[INPUT DATA]:
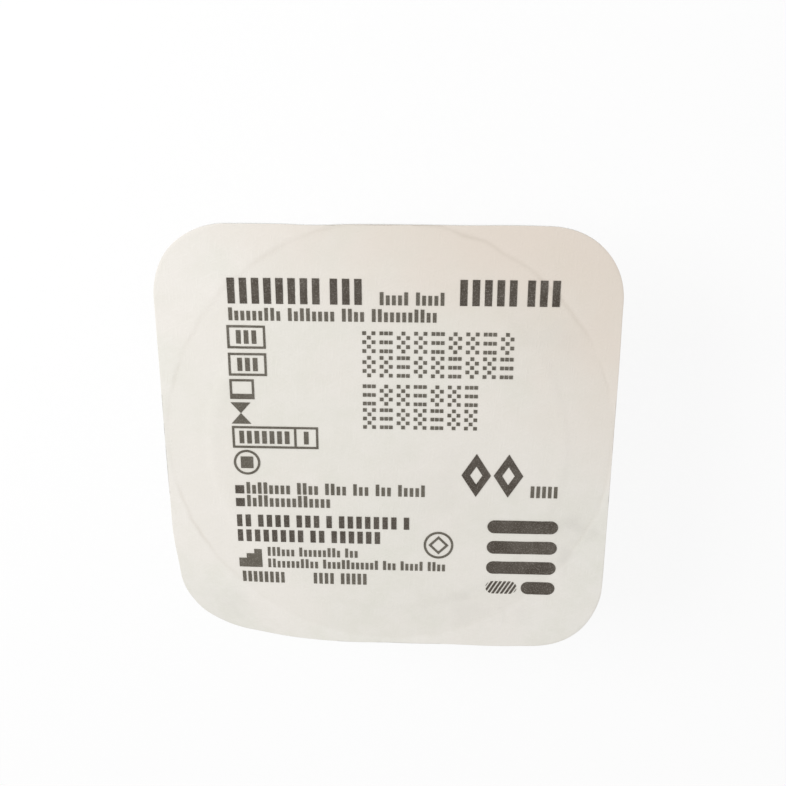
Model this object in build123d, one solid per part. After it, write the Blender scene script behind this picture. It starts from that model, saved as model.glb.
* * *
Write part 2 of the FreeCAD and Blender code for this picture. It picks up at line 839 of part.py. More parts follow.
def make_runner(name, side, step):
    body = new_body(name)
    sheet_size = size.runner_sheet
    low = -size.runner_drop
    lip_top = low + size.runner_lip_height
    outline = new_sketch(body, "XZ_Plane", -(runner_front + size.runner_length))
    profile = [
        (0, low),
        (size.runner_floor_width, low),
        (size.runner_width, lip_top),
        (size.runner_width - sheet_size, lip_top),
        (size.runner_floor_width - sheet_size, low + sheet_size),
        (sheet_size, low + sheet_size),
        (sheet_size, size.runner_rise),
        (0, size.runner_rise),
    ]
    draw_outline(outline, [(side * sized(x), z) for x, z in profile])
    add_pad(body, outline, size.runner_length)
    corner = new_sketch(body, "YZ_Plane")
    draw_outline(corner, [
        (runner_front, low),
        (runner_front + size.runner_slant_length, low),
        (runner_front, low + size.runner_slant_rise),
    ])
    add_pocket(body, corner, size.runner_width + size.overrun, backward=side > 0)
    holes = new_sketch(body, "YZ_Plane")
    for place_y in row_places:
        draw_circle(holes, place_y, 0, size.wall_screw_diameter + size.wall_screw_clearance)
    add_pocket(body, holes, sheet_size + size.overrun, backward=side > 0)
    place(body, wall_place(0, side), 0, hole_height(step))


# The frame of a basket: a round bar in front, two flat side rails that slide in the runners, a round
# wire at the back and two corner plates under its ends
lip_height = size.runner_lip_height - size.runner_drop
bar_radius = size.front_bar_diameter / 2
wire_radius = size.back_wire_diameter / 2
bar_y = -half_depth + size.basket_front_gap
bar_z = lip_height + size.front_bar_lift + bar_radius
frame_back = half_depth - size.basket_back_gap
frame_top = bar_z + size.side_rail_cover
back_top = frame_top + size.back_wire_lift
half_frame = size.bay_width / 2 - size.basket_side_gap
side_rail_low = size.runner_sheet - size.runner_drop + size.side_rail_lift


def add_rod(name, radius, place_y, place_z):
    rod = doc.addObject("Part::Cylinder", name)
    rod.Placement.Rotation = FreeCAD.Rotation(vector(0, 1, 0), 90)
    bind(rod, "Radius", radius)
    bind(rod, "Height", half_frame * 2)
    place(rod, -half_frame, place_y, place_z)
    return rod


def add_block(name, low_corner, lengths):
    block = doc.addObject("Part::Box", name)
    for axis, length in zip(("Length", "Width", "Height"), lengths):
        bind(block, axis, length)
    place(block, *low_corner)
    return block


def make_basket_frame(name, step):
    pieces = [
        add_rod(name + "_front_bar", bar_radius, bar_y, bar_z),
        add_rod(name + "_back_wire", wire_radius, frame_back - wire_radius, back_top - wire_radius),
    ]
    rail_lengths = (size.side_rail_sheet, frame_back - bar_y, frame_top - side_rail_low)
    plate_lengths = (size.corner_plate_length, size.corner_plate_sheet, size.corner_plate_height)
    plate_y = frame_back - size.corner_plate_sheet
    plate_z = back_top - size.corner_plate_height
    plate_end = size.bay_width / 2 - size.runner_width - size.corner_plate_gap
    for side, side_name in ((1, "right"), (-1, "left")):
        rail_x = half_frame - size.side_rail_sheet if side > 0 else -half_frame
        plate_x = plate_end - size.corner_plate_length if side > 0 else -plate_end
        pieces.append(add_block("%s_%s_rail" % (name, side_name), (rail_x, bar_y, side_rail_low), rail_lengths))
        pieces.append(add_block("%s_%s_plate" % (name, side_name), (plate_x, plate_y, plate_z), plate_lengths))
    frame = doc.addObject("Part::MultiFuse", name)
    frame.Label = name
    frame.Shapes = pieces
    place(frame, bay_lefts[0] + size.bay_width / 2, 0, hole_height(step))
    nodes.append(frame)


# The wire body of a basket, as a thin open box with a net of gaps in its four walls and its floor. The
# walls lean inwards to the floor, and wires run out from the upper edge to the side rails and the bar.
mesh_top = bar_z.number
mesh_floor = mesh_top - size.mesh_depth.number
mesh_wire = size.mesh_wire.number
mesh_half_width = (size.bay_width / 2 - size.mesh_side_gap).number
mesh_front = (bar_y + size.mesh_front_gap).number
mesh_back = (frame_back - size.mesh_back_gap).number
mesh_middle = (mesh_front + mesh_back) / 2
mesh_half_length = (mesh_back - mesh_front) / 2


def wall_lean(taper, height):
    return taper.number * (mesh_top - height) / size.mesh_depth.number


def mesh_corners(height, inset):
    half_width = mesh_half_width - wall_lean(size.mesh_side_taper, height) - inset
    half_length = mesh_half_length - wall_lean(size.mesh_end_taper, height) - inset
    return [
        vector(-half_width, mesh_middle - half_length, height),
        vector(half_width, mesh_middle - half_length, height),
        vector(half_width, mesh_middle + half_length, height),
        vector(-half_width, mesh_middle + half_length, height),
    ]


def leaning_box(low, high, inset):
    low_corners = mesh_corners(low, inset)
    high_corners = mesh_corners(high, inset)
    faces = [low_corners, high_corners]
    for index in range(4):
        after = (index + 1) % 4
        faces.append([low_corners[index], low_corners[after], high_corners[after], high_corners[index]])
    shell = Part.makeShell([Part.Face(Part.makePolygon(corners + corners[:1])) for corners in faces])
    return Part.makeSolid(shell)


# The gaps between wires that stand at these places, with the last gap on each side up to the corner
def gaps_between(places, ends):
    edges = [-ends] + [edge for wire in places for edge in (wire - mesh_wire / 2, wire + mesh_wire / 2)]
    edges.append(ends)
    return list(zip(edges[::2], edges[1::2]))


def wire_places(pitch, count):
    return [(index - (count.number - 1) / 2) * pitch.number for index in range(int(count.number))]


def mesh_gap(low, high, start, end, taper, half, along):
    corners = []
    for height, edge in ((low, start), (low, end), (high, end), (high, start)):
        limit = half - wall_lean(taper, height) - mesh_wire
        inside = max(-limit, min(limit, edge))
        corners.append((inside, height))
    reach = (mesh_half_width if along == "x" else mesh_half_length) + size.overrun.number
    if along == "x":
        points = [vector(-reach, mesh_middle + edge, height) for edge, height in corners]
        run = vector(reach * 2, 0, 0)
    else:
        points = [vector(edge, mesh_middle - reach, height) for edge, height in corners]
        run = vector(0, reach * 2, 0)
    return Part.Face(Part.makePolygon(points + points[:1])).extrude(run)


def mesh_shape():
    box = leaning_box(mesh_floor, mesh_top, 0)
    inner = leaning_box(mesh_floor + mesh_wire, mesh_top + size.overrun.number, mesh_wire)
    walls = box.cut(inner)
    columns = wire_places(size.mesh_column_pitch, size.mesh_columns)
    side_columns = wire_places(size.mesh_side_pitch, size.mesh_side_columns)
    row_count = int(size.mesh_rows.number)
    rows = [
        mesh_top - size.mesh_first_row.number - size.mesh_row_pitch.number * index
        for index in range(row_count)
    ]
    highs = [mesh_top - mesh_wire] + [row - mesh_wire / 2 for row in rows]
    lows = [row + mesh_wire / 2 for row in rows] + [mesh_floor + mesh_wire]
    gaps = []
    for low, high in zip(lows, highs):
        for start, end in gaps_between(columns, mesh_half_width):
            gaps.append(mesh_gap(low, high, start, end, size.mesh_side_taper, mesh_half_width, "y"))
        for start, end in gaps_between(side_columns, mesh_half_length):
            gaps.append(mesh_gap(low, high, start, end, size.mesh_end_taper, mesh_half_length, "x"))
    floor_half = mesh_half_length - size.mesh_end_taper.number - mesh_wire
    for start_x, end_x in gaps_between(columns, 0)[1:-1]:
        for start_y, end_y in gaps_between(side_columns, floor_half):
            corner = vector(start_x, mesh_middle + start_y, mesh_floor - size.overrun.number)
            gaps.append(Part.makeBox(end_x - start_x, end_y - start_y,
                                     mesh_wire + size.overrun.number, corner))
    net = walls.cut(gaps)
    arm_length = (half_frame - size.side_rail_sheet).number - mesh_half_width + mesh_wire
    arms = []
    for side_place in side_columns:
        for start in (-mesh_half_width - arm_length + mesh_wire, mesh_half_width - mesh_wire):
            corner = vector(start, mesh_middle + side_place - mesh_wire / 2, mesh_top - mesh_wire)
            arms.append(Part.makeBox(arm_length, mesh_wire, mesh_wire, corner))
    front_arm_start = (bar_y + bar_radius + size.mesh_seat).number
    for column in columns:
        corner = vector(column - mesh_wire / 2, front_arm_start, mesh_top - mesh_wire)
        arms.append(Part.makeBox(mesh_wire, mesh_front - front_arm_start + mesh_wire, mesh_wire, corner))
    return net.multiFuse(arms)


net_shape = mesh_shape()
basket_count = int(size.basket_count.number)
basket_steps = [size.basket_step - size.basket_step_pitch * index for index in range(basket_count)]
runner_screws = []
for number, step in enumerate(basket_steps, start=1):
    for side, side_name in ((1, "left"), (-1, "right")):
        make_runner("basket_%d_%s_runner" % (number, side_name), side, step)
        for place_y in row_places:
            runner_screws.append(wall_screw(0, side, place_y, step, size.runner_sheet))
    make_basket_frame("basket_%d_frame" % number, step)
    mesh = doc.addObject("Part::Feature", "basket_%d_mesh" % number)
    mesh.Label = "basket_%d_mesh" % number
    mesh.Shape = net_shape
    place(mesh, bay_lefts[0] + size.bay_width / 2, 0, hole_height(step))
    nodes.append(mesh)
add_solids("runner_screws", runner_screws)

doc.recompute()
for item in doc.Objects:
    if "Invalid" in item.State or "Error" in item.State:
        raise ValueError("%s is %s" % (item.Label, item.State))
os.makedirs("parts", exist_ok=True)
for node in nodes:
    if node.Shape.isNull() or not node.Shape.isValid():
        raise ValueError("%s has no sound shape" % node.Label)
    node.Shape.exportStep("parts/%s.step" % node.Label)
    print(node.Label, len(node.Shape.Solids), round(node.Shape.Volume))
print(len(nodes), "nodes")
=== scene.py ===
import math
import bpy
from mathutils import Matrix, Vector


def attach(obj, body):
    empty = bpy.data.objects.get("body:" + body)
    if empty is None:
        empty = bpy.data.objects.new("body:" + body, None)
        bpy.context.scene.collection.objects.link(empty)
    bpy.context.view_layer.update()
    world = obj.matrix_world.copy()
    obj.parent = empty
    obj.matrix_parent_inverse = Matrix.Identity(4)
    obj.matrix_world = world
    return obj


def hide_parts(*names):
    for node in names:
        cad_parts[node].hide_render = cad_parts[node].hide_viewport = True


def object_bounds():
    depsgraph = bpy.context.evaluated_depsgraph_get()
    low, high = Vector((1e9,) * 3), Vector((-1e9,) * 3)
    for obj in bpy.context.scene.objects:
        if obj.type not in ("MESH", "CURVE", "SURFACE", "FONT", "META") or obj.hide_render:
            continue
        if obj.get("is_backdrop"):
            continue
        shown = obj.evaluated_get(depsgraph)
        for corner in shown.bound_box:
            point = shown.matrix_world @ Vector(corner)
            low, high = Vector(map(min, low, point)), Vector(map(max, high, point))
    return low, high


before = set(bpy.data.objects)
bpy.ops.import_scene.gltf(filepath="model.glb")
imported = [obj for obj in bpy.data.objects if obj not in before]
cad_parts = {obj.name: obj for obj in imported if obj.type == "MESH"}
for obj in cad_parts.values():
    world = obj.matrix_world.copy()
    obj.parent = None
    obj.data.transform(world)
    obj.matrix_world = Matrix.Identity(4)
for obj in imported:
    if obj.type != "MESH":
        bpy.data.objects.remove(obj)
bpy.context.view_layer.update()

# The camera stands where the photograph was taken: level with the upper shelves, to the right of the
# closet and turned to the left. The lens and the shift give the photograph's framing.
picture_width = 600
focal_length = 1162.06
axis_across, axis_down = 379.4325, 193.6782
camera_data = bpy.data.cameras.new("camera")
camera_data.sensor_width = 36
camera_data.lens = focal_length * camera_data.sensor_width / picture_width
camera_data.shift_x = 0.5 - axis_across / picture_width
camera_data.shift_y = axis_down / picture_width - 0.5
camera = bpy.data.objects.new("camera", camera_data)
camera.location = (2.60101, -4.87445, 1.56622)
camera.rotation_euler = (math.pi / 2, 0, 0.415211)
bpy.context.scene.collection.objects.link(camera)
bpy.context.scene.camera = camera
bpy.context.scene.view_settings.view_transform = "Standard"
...
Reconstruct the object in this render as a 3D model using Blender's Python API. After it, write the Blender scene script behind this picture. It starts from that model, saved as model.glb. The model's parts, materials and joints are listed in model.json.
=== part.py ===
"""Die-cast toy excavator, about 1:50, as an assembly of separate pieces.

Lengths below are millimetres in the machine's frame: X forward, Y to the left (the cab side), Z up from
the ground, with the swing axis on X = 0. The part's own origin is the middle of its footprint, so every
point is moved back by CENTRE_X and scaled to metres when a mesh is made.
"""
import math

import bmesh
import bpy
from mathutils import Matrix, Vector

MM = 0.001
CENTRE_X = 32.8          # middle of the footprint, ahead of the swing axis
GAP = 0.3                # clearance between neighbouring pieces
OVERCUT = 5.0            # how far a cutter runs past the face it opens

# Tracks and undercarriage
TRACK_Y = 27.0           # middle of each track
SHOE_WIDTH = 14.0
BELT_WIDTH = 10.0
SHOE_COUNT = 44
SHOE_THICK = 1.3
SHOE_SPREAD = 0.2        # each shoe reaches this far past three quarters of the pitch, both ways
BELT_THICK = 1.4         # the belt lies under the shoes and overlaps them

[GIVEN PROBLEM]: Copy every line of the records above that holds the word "script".

[RESPONSE FOR THIS EXERCISE]:
Model this object in build123d, one solid per part. After it, write the Blender scene script behind this picture. It starts from that model, saved as model.glb.
Reconstruct the object in this render as a 3D model using Blender's Python API. After it, write the Blender scene script behind this picture. It starts from that model, saved as model.glb. The model's parts, materials and joints are listed in model.json.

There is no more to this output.